Un chœur de vingt et une femmes s’avance sur le plateau nu. Parmi elles, des femmes ukrainiennes en exil, des femmes biélorusses qui ont fui les persécutions du régime d’Alexandre Loukachenko et des femmes polonaises qui les ont accueillies à Varsovie. Elles sont âgées de huit à soixante-dix ans. Ensemble, elles chantent et murmurent un plaidoyer contre la guerre composé de poèmes ukrainiens, de comptines, de berceuses, mais également de témoignages actuels, de déclarations politiques et de questionnements adressés à l’Europe.
Notre avis (au TNP) : Après des passages remarqués au Festival d’Avignon et au Théâtre du Rond-Point, Mothers A Song for Wartime achève son parcours en France au TNP de Villeurbanne dans le cadre du Festival international de théâtre Contre-Sens. L’artiste polonaise Marta Górnicka a réuni une vingtaine de femmes ukrainiennes, biélorusses et polonaises autour d’un plaidoyer vibrant contre la guerre.
Ces femmes s’expriment principalement sous la forme du chœur antique, principalement en chansons.

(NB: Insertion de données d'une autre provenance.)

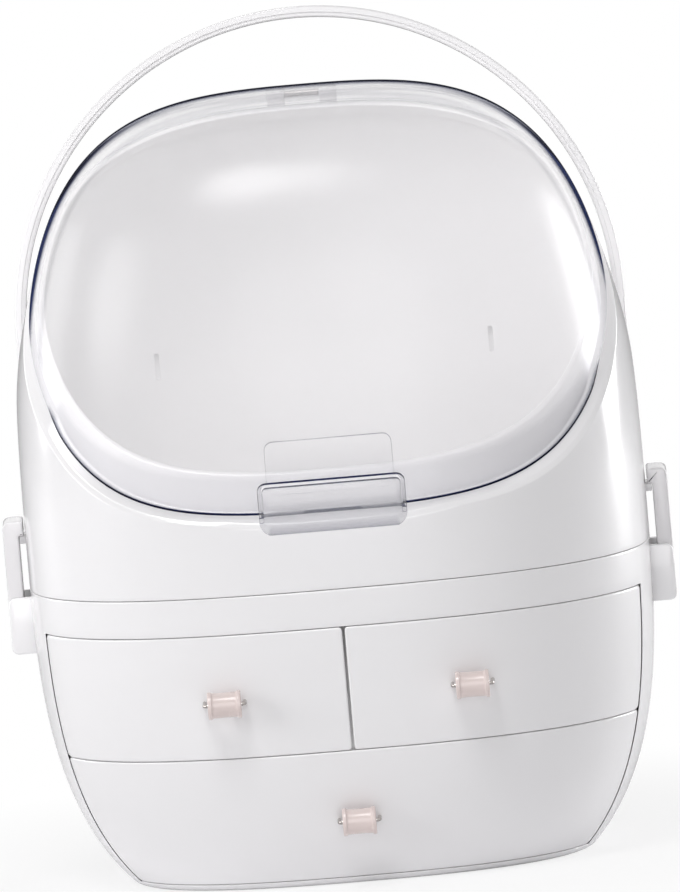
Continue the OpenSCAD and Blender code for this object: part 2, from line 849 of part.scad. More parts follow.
// The two headed studs that the handle turns on
module handle_studs() {
    color("white")
        for (i = [-1, 1]) {
            rod_x(stud_r, i > 0 ? stud_in : -bow_r - seat - lap, i > 0 ? bow_r + seat + lap : -stud_in,
                pivot_y, pivot_z);
            rod_x(stud_head_r, i > 0 ? bow_r + seat : -bow_r - seat - stud_head_t,
                i > 0 ? bow_r + seat + stud_head_t : -bow_r - seat, pivot_y, pivot_z);
        }
}

// A side latch in front view: barrel, strip and hook
module latch_outline() {
    top = latch_z + latch_h;
    translate([latch_x, latch_z])
        circle(latch_barrel_r);
    translate([latch_in, latch_z])
        square([latch_t, latch_h - latch_r]);
    translate([latch_in, top - latch_r - lap])
        square([latch_t - latch_r, latch_r + lap]);
    translate([latch_out - latch_r, top - latch_r])
        circle(latch_r);
    translate([half_w + clear, top - hook_h])
        square([latch_in + lap - half_w - clear, hook_h]);
}

module latch(side) {
    color("gainsboro")
        scale_x(side)
            difference() {
                across(-latch_w / 2, latch_w / 2)
                    latch_outline();
                rod_y(latch_pin_r + fit, latch_x, -far / 2, far / 2, latch_z);
            }
}

// The pin of a side latch
module latch_pin(side) {
    color("silver")
        rod_y(latch_pin_r, side * latch_x, seat - pin_end, pin_end - seat, latch_z);
}

module latch_left() { latch(-1); }
module latch_right() { latch(1); }
module latch_pin_left() { latch_pin(-1); }
module latch_pin_right() { latch_pin(1); }

lower_case();
drawer_frame();
drawer_left();
drawer_right();
drawer_wide();
pull_grip_left();
pull_grip_right();
pull_grip_wide();
pull_wire_left();
pull_wire_right();
pull_wire_wide();
pull_nuts_left();
pull_nuts_right();
pull_nuts_wide();
upper_case();
lid();
lid_hinge_pin();
handle();
handle_studs();
latch_left();
latch_right();
latch_pin_left();
latch_pin_right();
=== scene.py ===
"""Looks of an egg-shaped makeup organizer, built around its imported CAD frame.

Every new piece is a surface worked out with numpy from the same formulas as the solids: the cases, the
drawers and the lid follow one egg, whose plan is a superellipse and whose width at each height follows a
second one. Lengths are in metres. X runs to the right, Y to the back and Z up, and the front faces -Y.
"""

import math

import bmesh
import bpy
import numpy as np
from bpy.props import FloatProperty, FloatVectorProperty, PointerProperty
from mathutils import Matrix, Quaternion, Vector


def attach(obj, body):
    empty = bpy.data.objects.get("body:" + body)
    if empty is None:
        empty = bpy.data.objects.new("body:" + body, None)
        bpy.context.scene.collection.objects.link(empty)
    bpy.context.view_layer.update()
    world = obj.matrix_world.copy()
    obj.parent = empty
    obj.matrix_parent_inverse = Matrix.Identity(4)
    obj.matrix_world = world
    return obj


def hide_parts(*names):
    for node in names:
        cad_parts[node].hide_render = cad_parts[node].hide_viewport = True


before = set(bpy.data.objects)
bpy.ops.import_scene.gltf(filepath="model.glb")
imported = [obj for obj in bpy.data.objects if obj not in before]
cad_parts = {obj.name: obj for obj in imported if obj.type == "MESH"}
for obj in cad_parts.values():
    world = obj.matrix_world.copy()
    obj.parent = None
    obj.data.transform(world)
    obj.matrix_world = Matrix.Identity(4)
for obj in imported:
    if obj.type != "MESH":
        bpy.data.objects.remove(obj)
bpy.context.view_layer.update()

bl_info = {
    "name": "Makeup Organizer Finish",
    "version": (1, 0, 0),
    "blender": (4, 5, 0),
    "location": "3D View > Sidebar > Organizer",
    "description": "Cases, drawers, lid, handle and latches of an egg-shaped makeup organizer",
    "category": "Object",
}

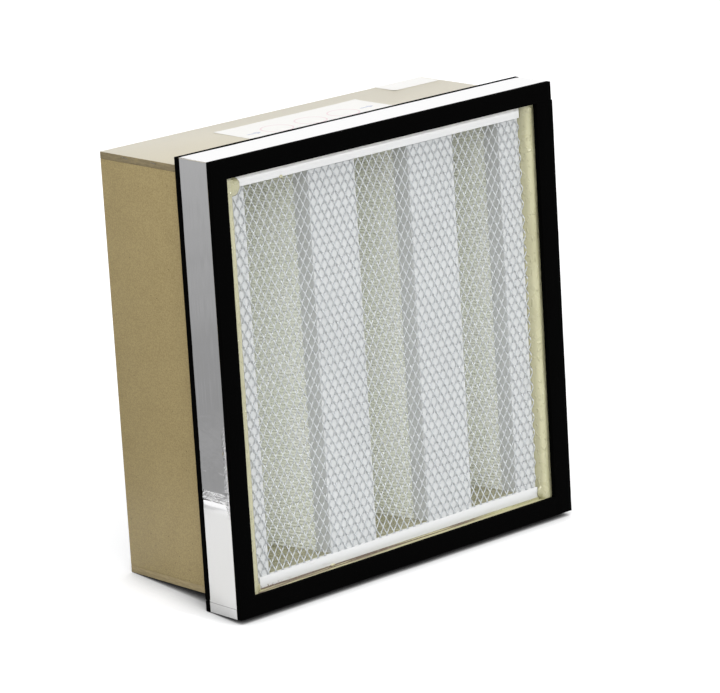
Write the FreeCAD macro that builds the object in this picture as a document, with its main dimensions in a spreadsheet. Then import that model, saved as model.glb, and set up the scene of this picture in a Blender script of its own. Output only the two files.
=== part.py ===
import FreeCAD, Part
import math
import os
import re
import Sketcher

# A pleated-pack air filter in a wooden case. Four boards make the case, a wooden collar round its front
# carries a foam gasket on both faces, and six slanted packs stand in cast resin as three V pockets.
# +Z is up, the mouth with the wider gasket looks along -Y, and the origin is below the middle of the box
# that the whole filter fills. All sizes are in millimetres.

# Driving sizes
SIZES = {
    # case
    "case_width": 578,
    "case_height": 578,
    "case_depth": 235,
    "board_thick": 9.5,
    # collar round the front of the case, its foil and its foam strips
    "batten_thick": 15.3,
    "batten_depth": 54,
    "foil_thick": 0.2,
    "foil_lap": 13.5,
    "front_foam_thick": 8,
    "front_foam_wide": 25,
    "rear_foam_thick": 8,
    "rear_foam_wide": 15,
    "foam_proud": 0.5,
    "foam_stray": 1,
    "foam_joint": 0.5,
    # cast resin: a bed under and over the packs, a bead down each side wall
    "bed_thick": 18,
    "bed_lip": 3.5,
    "pack_bite": 12,
    "bead_wide": 23.5,
    "bead_proud": 7,
    "bead_tongue": 22,
    "bead_round": 6,
    # channels that hold the ends of the guards
    "rail_inset": 7.5,
    "rail_tall": 15,
    "rail_deep": 5,
    "rail_wall": 1,
    # expanded metal guards
    "guard_thick": 1.2,
    "guard_strand": 4,
    "front_guard_columns": 10,
    "rear_guard_columns": 11,
    "guard_rows": 6,
    # pockets, from the left wall to the right one, and the channels between them
    "left_nose_reach": 45,
    "mouth_one": 110,
    "mouth_two": 95.5,
    "mouth_three": 85.5,
    "nose_wide": 82,
    "nose_wall": 1.5,
    "nose_leg": 23,
    "nose_round": 2,
    # pleated packs
    "pack_thick": 35,
    "fold_band": 6.5,
    "fold_count": 44,
    # labels on the top board
    "label_thick": 0.2,
    "wide_label_width": 255,
    "wide_label_depth": 105,
    "wide_label_back": 40.5,
    "small_label_width": 85,
    "small_label_depth": 42,
    "small_label_edge": 4,
}

# Places worked out from the sizes; a later line may use an earlier one
PLACES = {
    "front_face": "0 - (front_foam_thick + case_depth) / 2",
    "case_front": "front_face + front_foam_thick",
    "case_rear": "case_front + case_depth",
    "collar_rear": "case_front + batten_depth",
    "case_side": "case_width / 2",
    "inner_side": "case_side - board_thick",
    "collar_side": "case_side + batten_thick",
    "foil_side": "collar_side + foil_thick",
    "foam_side": "foil_side + foam_proud",
    "foil_bottom": "foam_proud",
    "collar_bottom": "foil_bottom + foil_thick",
    "case_bottom": "collar_bottom + batten_thick",
    "case_top": "case_bottom + case_height",
    "collar_top": "case_top + batten_thick",
    "foil_top": "collar_top + foil_thick",
    "foam_top": "foil_top + foam_proud",
    "inner_bottom": "case_bottom + board_thick",
    "inner_top": "case_top - board_thick",
    "bed_bottom": "inner_bottom + bed_thick",
    "bed_top": "inner_top - bed_thick",
    "rail_front": "case_front + rail_inset",
    "rail_rear": "case_rear - rail_inset",
    "nose_front": "rail_front + rail_deep",
    "nose_rear": "rail_rear - rail_deep",
    "bead_side": "inner_side - bead_wide",
    "rail_bottom": "inner_bottom + bed_lip",
    "rail_top": "inner_top - bed_lip",
    "pack_bottom": "bed_bottom - pack_bite",
    "pack_tall": "bed_top + pack_bite - pack_bottom",
    "guard_bottom": "rail_bottom + rail_wall",
    "guard_tall": "rail_top - rail_wall - guard_bottom",
    "front_column": "2 * bead_side / front_guard_columns",
    "rear_column": "2 * inner_side / rear_guard_columns",
    "gap_row": "guard_tall / guard_rows",
}

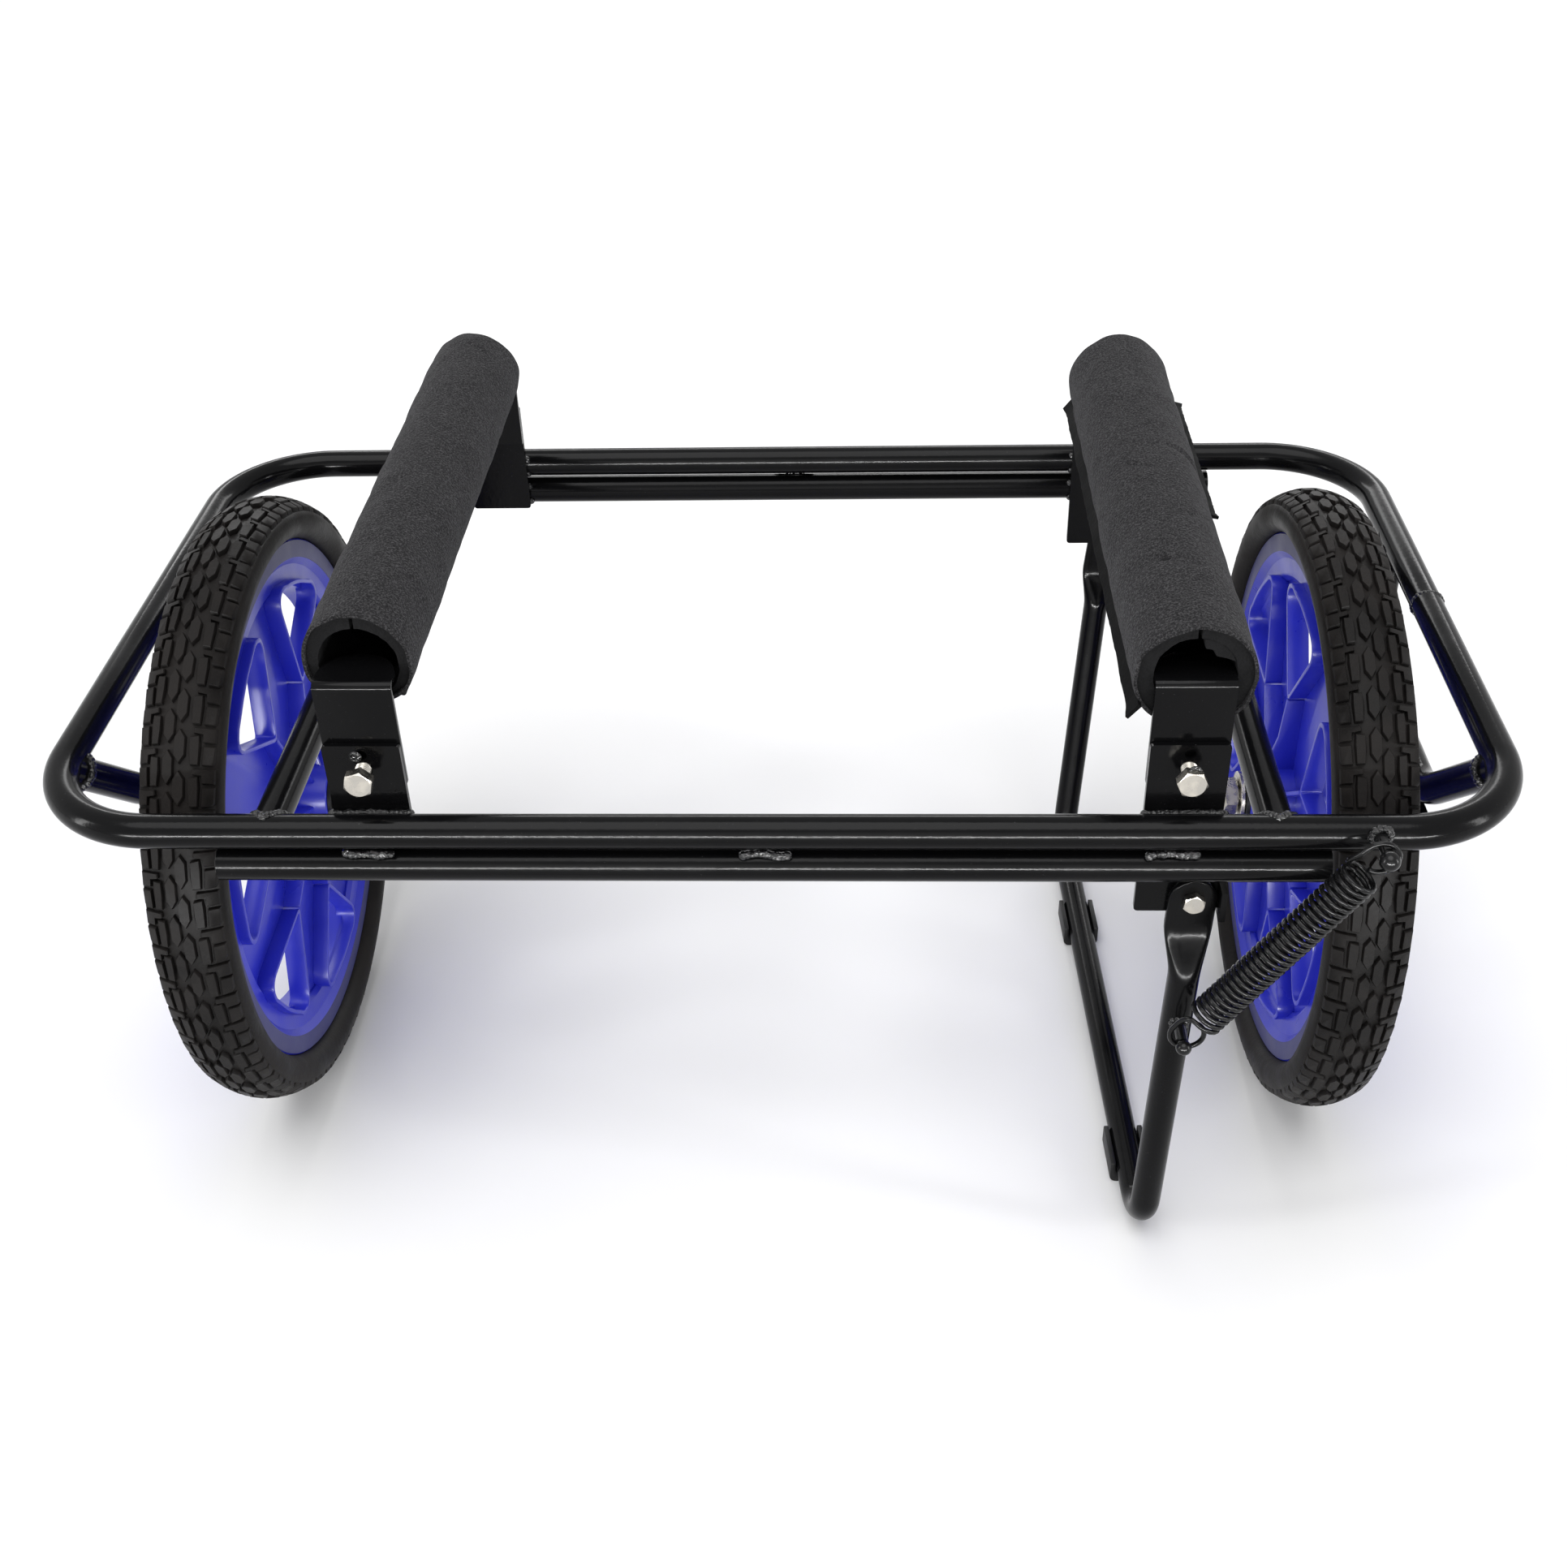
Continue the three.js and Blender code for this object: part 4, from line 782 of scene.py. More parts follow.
screwSizes = {
    8: {"across": 0.013, "head": 0.0053, "nut": 0.0065, "pitch": 0.00125},
    6: {"across": 0.010, "head": 0.004, "nut": 0.005, "pitch": 0.001},
}
hexagonSize = {"face": 0.96, "reach": 1.05, "slope": 30, "past": 0.001}
threadSize = {"root": 0.87, "crestStart": 0.42, "crestEnd": 0.58, "bore": 0.9}


def hexagonBlock(name, across, height, turn, bore=0.0, chamferBoth=False):
    # a hexagon along -Y from the origin, its corners chamfered to a round face
    corner = across / math.sqrt(3)
    angles = [turn + math.pi * i / 3 for i in range(6)]
    outline = [Vector((corner * math.sin(angle), 0, corner * math.cos(angle))) for angle in angles]
    block = prism(name, outline, origin, Vector((0, -height, 0)), zincPlate)
    face, reach = across / 2 * hexagonSize["face"], corner * hexagonSize["reach"]
    drop = (reach - face) * math.tan(math.radians(hexagonSize["slope"]))
    profile = [(0, -height), (face, -height), (reach, drop - height)]
    profile += [(reach, -drop), (face, 0), (0, 0)] if chamferBoth else [(reach, 0), (0, 0)]
    combine(block, turned("cone", profile, origin, "y", zincPlate, 96), "INTERSECT")
    if bore:
        past = hexagonSize["past"]
        hole = [(0, -height - past), (bore, -height - past), (bore, past), (0, past)]
        combine(block, turned("bore", hole, origin, "y", zincPlate, 48), "DIFFERENCE")
    shadeSmooth(block.data, 20)
    return block


def threadRod(name, radius, pitch, start, end):
    # a threaded rod along Y, its crests as rings
    root = radius * threadSize["root"]
    profile = [(0, start)]
    reach = start
    while reach < end - pitch:
        crests = [(radius, reach + pitch * threadSize[edge]) for edge in ("crestStart", "crestEnd")]
        profile += [(root, reach)] + crests
        reach += pitch
    profile += [(root, end), (0, end)]
    return turned(name, profile, origin, "y", zincPlate, 32, 60)


def makeScrew(name, size, nodeBolt, nodeNut, end, turn):
    # a screw and its nut, each where its solid is, with the head towards the outside
    dims = screwSizes[size]
    radius = size / 2000
    low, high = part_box(nodeBolt)
    middle = (low + high) / 2
    outer, tail = (low.y, high.y) if end < 0 else (high.y, low.y)
    nutLow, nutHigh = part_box(nodeNut)
    head = hexagonBlock(f"{name}Head", dims["across"], dims["head"], turn)
    move(head, 0, dims["head"], 0)
    shank = threadRod(f"{name}Shank", radius, dims["pitch"], dims["head"] * 0.8, abs(tail - outer))
    bore = radius * threadSize["bore"]
    nut = hexagonBlock(f"{name}Nut", dims["across"], dims["nut"], turn + 0.3, bore, True)
    move(nut, 0, abs((nutHigh.y if end < 0 else nutLow.y) - outer), 0)
    whole = joinObjects(name, [head, shank, nut])
    if end > 0:
        rotate(whole, math.pi, "Z")
    move(whole, middle.x, outer, middle.z)
    shadeSmooth(whole.data, 25)
    return whole


# The raised rim of the unused hole above each bunk bolt

spareHole = {
    "out": 0.0031, "bore": 0.0019, "lip": 0.0007,
    "left": {"below": 0.0062, "aside": -0.0030}, "right": {"below": 0.0072, "aside": 0.0008},
}


def makeSpareHole(end, side):
    bolt = middleOf(f"{end}_{side}_bunk_bolt")
    low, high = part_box(f"{end}_{side}_bunk_plate")
    spot = spareHole[side]
    face, away = (low.y, -1) if end == "front" else (high.y, 1)
    out, bore, lip = spareHole["out"], spareHole["bore"], spareHole["lip"]
    profile = [
        (0.0, 0.00008), (bore * 0.92, 0.00008), (bore, lip * 0.5), (bore * 0.9, lip * 0.7),
        (bore * 1.05, lip), (out * 0.85, lip), (out, lip * 0.4), (out, -0.0002), (0.0, -0.0002),
    ]
    profile = [(radius, reach * away) for radius, reach in profile]
    centre = Vector((bolt.x + spot["aside"], face, high.z - spot["below"]))
    return recalculateNormals(turned("spareHole", profile, centre, "y", weldPaint, 36, 30))


spareHoles = joinObjects("spareHoles", [makeSpareHole(end, side) for end in cartEnds for side in cartSides])
place(spareHoles, "frame", "black_paint")

screwObjects = []
screwNodes = []
for endName, end in cartEnds.items():
    for name, size, turn in (("left_bunk", 8, 0.22), ("right_bunk", 8, 0.62), ("pivot", 6, 0.15)):
        bolt, nut = f"{endName}_{name}_bolt", f"{endName}_{name}_nut"
        screwObjects.append(makeScrew(f"{endName}_{name}", size, bolt, nut, end, turn))
        screwNodes += [bolt, nut]
place(joinObjects("screws", screwObjects), "frame", "zinc_plate", *screwNodes)
print("scene: screws made")

# Axles

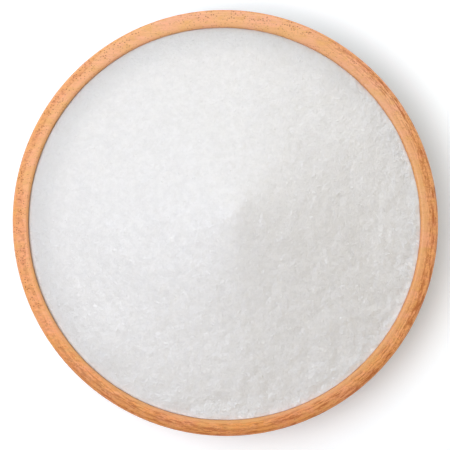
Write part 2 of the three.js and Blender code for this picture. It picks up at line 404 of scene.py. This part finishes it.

De nombreux témoignages sont également retranscrits. Le dépouillement de la scène – un plateau nu – et la sincérité des interprètes non professionnelles sont au service de textes qui questionnent, bousculent et percutent le spectateur. Quel rôle devons nous tenir, individuellement et collectivement face à la guerre sur notre continent ? Que faire face à des vérités que l’on préférerait peut-être ne pas voir ou entendre ?
Les personnages se trouvent eux-mêmes dans un rapport ambigu à l’Europe, oscillant entre amour sincère, sentiment de trahison et amertume. Ces femmes sont souvent tiraillées par le fait de devoir assurer leur sécurité en laissant leurs proches dans leur pays. Face à des guerres lancées et menées par les hommes, les femmes ne sont certes pas sur le front. Elles ne sont toutefois pas préservées, étant les cibles des exactions les plus lâches et les plus sordides. Les traumatismes sont bel et bien présents, pour les victimes comme pour les témoins.
Et pourtant, ces femmes belles et fortes sont bel et bien debout. La mise en espace et la mise en mouvement des interprètes accentuent l’idée que ces femmes ne veulent plus simplement subir les événements. Il n’est qu’à voir un tableau démontrant une forme de haka qui n’a rien de fébrile ! Malgré la dureté du propos, l’espoir demeure présent. Le public qui n’osait applaudir entre les scènes explose à la fin du spectacle, réservant d’interminables minutes d’applaudissements à la troupe. Hommage mérité.